I was warmly greeted on entering by the President, complete with apron, who ushered me upstairs to a holding room, where the other bloggers were gathered. It was an interesting room, clearly basking in the glory of its long history, being decorated with portraits of past chaplains. Little did we know, an eastern banquet awaited us (or certainly that is how I would class it in student terms!). An amusing touch when we sat down to dinner, was a tiny statue of St Peter (modelled on the great 'foot' in the Roman Basilica) placed in the middle of the table by the President's place. A good model for leadership, by any measure! After Fr John Zuhlsdorf's Latin table blessing a good three course curry was had by all.
The actual colloquium followed, which took place in the library around a large table. I was suddenly glad to have scribbled out a short biographic to prompt myself; looking at the other bloggers, and hearing their eloquent talks one by one, made mine an impossible act to follow. Firstly Fr John Zuhlsdorf gave an excellent history behind his courageous endeavour to engage with the potential for on-line catholic communications from the very beginning, leading to the foundation of his blog "What Does the Prayer Really Say?" in the new millennium, and its recent change of course in recent months following the publication of Summorum Pontificum. Fr Z is adamant that this is the single most important document issued in recent years, and crucial for understanding the will of the Holy Father for the direction of the Church. He described the Liturgy as the spearhead of the Faith, and something which obviously needs to be sharpened to the utmost for greatest influence in the world.
Next up was Fr John Hunwicke, who is the Anglican priest-in-charge of St Thomas the Martyr. He is also compiler of the Ordo, published by Tufton Books (a volume which he wielded, but which, alas, I have very little idea of). Amusingly, introducing himself as an Anglican in a "hotbed of Popery", he declared he felt entirely at home! He gave an interesting take on the whole liturgical discussion, since his Church is fortunate enough to have use of noble English translations by Cranmer ("heretic though he was!") He suggested that if a sad barrier to the Latin tongue is what prevents priests from using the 1962 missal, would not an entire vernacular translation be a bridge to it, and preferable to the current state of affairs?
Friar Lawrence brought a beautiful spiritual dimension to the discussion, having prepared a paper entitled "The Virtues and Vices of Blogging" which was interspersed with Thomist philosophy on our battle with the tendency to sin. This is a topic which I had hoped to pick up on, and was glad that Lawrence could do so with such precision and learning. I hope he will be able to publish his talk in its entirety. [17 April 2008 - A transcript can be found here]

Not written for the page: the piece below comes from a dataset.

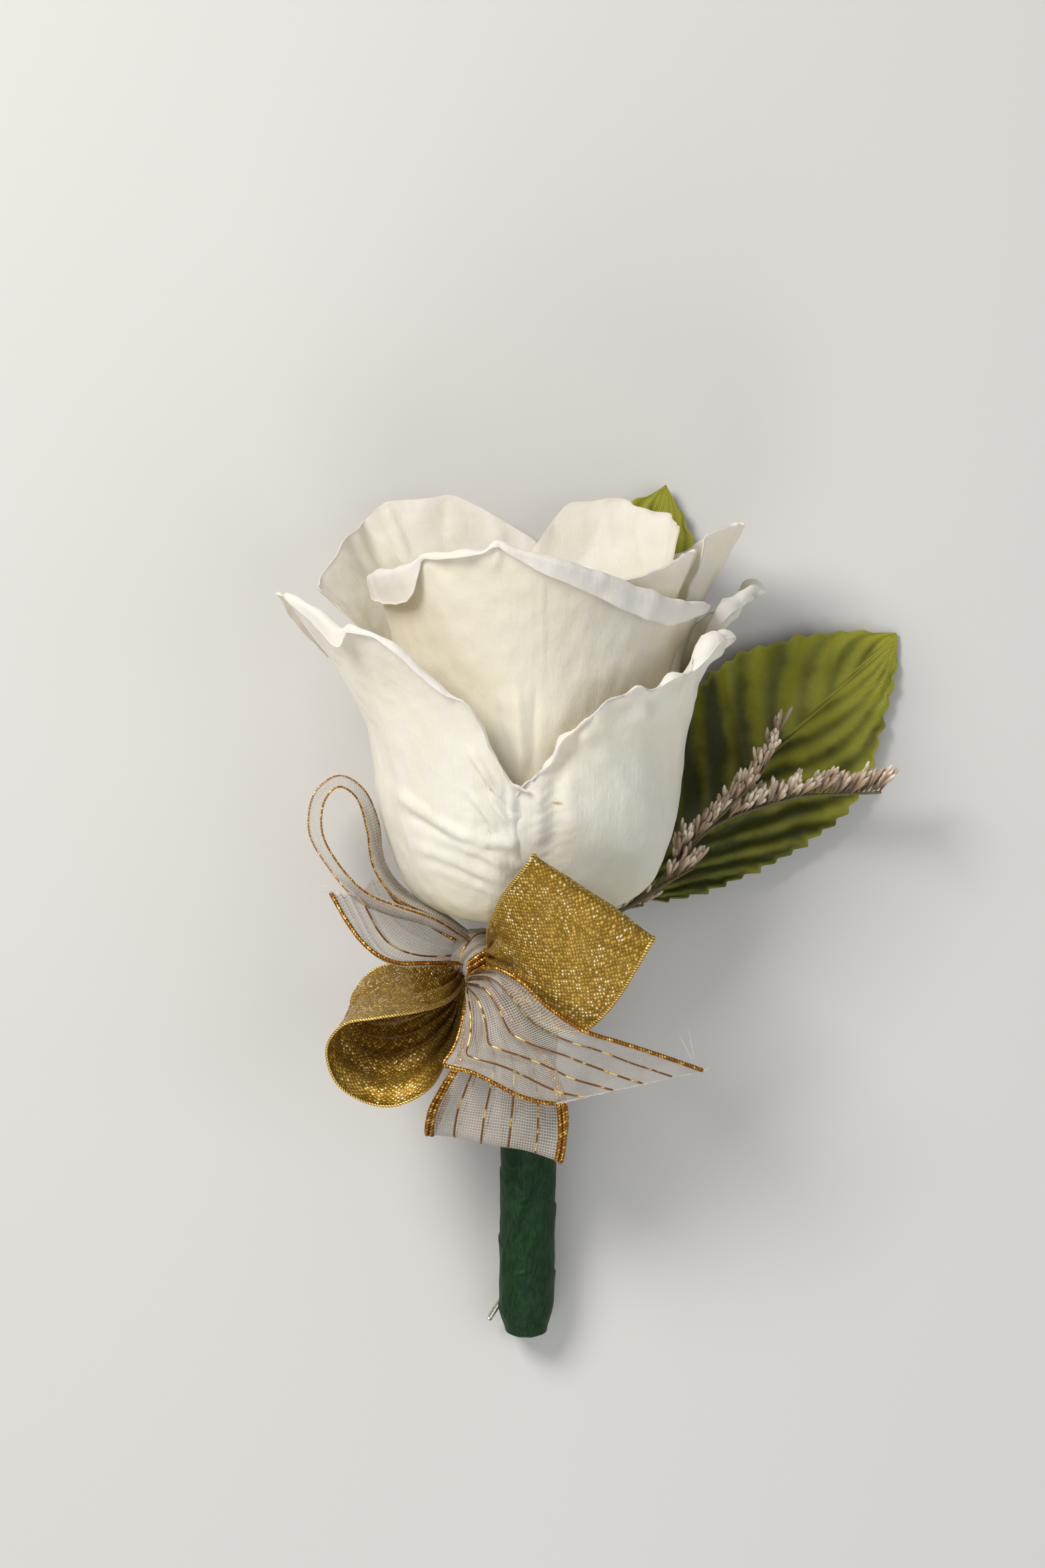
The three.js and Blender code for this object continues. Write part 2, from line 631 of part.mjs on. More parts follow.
const ringOutline = [
  [ringInside, -2.2], [ringOutside, -1.8], [ringOutside + 0.3, 0],
  [ringOutside, 1.8], [ringInside, 2.2], [ringInside, -2.2],
].map(([radius, height]) => [radius, bowHeight + height]);

function sheerRibbon() {
  const tunnel = bowBlock(gatherCentre, { out: 1.45, up: 2.45, round: 6 });
  const knot = bowBlob(knotCentre, knotSizes, 12, 8).subtract(tunnel);
  const ring = turned(ringOutline, 16).transform(stemFrame.toArray());
  const runs = [
    ribbonRun(sheerUpperLoop, 26, 2),
    ribbonRun(sheerLeftTail, 9, 6, cupped(-5)),
    ribbonRun(sheerRightTail, 18, 4, bowed(-0.6)),
    ribbonRun(sheerLowerLoop, 20, 4, bowed(0.5)),
  ];
  return largest(joined([ring, knot, ...runs]));
}

const finish = (color, roughness, metalness = 0) =>
  new THREE.MeshStandardMaterial({ color, roughness, metalness });
const petalWhite = finish(0xe9e4d6, 0.6);
const stemGreen = finish(0x5f6b3a, 0.7);
const tapeGreen = finish(0x1f5a34, 0.75);
const leafGreen = finish(0x7d8f1f, 0.5);
const stalkGreen = finish(0x4d6322, 0.6);
const budBeige = finish(0xb7a48c, 0.85);
const wireSteel = finish(0xb9ad93, 0.35, 1);
const goldCloth = finish(0xb8892e, 0.35, 0.8);
const sheerCloth = finish(0xc9bfb2, 0.5);

const group = new THREE.Group();
group.add(
  meshOf("rose_bloom", roseBloom(), petalWhite),
  meshOf("rose_stem", roseStem(), stemGreen),
  meshOf("stem_tape", stemTape(), tapeGreen),
  meshOf("stub_wire", stubWire(), wireSteel),
  meshOf("leaf_right_blade", leafBlade(leaves.right), leafGreen),
  meshOf("leaf_right_stalk", rightStalk(), stalkGreen),
  meshOf("leaf_top_blade", leafBlade(leaves.top), leafGreen),
  meshOf("leaf_top_stalk", topStalk(), stalkGreen),
  meshOf("filler_sprig", fillerSprig(), budBeige),
  meshOf("gold_ribbon", goldRibbon(), goldCloth),
  meshOf("sheer_ribbon", sheerRibbon(), sheerCloth),
);

// The part's origin is the middle of its box, on the table
const box = new THREE.Box3().setFromObject(group);
group.position.set(-(box.min.x + box.max.x) / 2, -(box.min.y + box.max.y) / 2, -box.min.z);

export default group;
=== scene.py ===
import bpy
import numpy as np
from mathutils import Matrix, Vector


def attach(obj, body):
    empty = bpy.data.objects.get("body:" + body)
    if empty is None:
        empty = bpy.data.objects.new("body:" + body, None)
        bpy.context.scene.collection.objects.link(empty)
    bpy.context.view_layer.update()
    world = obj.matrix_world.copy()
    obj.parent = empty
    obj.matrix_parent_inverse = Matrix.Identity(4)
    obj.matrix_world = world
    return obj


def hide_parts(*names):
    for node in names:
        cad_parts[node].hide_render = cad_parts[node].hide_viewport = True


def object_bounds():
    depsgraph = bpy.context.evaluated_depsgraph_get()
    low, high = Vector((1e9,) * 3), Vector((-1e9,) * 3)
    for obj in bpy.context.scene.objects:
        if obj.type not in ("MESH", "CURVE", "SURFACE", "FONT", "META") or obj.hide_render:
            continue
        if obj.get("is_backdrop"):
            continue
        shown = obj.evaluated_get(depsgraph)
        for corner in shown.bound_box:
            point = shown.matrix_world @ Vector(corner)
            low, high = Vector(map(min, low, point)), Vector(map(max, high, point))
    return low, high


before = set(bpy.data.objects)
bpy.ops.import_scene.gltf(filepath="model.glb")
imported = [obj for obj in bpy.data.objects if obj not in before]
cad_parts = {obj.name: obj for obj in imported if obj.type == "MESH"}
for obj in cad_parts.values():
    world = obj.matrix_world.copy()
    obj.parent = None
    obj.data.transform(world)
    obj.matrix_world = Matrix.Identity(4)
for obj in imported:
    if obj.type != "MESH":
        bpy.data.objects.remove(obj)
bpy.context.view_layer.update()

# The studio: a plain pale table, soft light from the upper left, and a camera that looks straight down.
# Sizes are millimetres from the foot of the rose: X across, Y from the stem's end towards the petals' tips,
# Z up from the table. The row's own frame starts in the middle of the part.
foot_in_row = np.array([-9.455, 0.339, 0.0])


def in_row(points):
    """Millimetres from the rose's foot, as metres in the row's frame."""
    return (np.asarray(points, float) + foot_in_row) / 1000


def in_scene(name, data):
    made = bpy.data.objects.new(name, data)
    bpy.context.scene.collection.objects.link(made)
    return made


camera_place = np.array([-1.4, 20.0, 720.0])
camera = in_scene("camera", bpy.data.cameras.new("camera"))
camera.location = in_row(camera_place)
camera.data.sensor_width = 36
camera.data.lens = 103.66
camera.data.clip_start = 0.02
bpy.context.scene.camera = camera
bpy.context.scene.view_settings.view_transform = "Standard"


def soft_light(name, place, target, size, watts, color):
    lamp = bpy.data.lights.new(name, "AREA")
    lamp.size = size / 1000
    lamp.energy = watts
    lamp.color = color
    light = in_scene(name, lamp)
    light.location = in_row(place)
    aim = in_row(target) - in_row(place)
    light.rotation_mode = "QUATERNION"
    light.rotation_quaternion = Vector(aim).to_track_quat("-Z", "Y")


soft_light("key", (-330, 330, 470), (0, 10, 20), size=260, watts=3.6, color=(1.0, 0.97, 0.92))
soft_light("fill", (420, -120, 520), (0, 10, 20), size=500, watts=1.1, color=(0.94, 0.97, 1.0))
soft_light("front", (-120, -420, 380), (0, 0, 20), size=320, watts=0.9, color=(1.0, 0.98, 0.95))

surround = bpy.data.worlds.new("surround")
surround.use_nodes = True
surround_sockets = surround.node_tree.nodes["Background"].inputs
surround_sockets["Color"].default_value = (0.95, 0.97, 1.0, 1.0)
surround_sockets["Strength"].default_value = 0.3
bpy.context.scene.world = surround

table_half = 1.5
table_corners = [(x * table_half, y * table_half, 0) for x, y in ((-1, -1), (1, -1), (1, 1), (-1, 1))]
table_mesh = bpy.data.meshes.new("table")
table_mesh.from_pydata(table_corners, [], [(0, 1, 2, 3)])
table = in_scene("table", table_mesh)
table_paint = bpy.data.materials.new("table_paint")
table_paint.use_nodes = True
table_sockets = table_paint.node_tree.nodes["Principled BSDF"].inputs
table_sockets["Base Color"].default_value = (0.62, 0.61, 0.59, 1.0)
table_sockets["Roughness"].default_value = 0.85
table_mesh.materials.append(table_paint)
table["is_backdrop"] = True


# The rose's own stem: green and woody, cut off short inside the tape, swelling at its top into the pale hip
# that carries the petals. It is turned round the stem's axis, whose lower end runs down to the table.
class Tone:
    """What one of a finish's nodes gives out. Sums with it are worked out by Math nodes."""

    def __init__(self, finish, socket):
        self.finish = finish
        self.socket = socket

    def math(self, operation, *values):
        return self.finish.node("ShaderNodeMath", {"operation": operation}, dict(enumerate(values)))

    def __add__(self, other):
        return self.math("ADD", self, other)

    def __radd__(self, other):
        return self.math("ADD", other, self)

    def __sub__(self, other):
        return self.math("SUBTRACT", self, other)

    def __rsub__(self, other):
        return self.math("SUBTRACT", other, self)

    def __mul__(self, other):
        return self.math("MULTIPLY", self, other)

    def __rmul__(self, other):
        return self.math("MULTIPLY", other, self)

    def __pow__(self, other):
        return self.math("POWER", self, other)

    def ripple(self):
        """A wave between 0 and 1."""
        return self.math("SINE", self) * 0.5 + 0.5

    def most(self, other):
        return self.math("MAXIMUM", self, other)

    def between(self, low, high):
        """0 below low, 1 above high, and a smooth step between them."""
        sockets = {"Value": self, "From Min": low, "From Max": high}
        return self.finish.node("ShaderNodeMapRange", {"interpolation_type": "SMOOTHSTEP"}, sockets)

    def part(self, axis):
        """The X, Y or Z of a place."""
        return self.finish.node("ShaderNodeSeparateXYZ", {}, {"Vector": self}, axis)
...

In conclusion, I will quote one of the bystanders from massinformation:
What emerged, then, was a sense of renewed confidence in what the Church proposes to the World, and that that ought to be presented in as many ways as possible. The Church must beat the drum to which the World marches, because if the rhythm is handed over to the World, the Church suffers. It is the Church's experiences of engagement with the World which need to be reflected on, and assimilated or discarded as She deems appropriate, rather than the other way around. We need to balance Fr Zuhlsdorf's confidence in the rights of the laity with Br Lawrence's concern to respect the bishops and their pastoral and teaching office. We need, too, to balance this with the experiences of laymen like Matthew Doyle and parish priests like Fr Hunwicke.
The whole evening was a joy, and I was very pleased to be able to partake also in the overnight vigil afterwards. With slightly sore knees, I stumbled down the dark streets of St Aldates, grabbing a quick coffee-to-go from the "open till midnight" cafe of G & Ds, which was just enough to keep me awake on the dreaded M40 on the way back to Brum!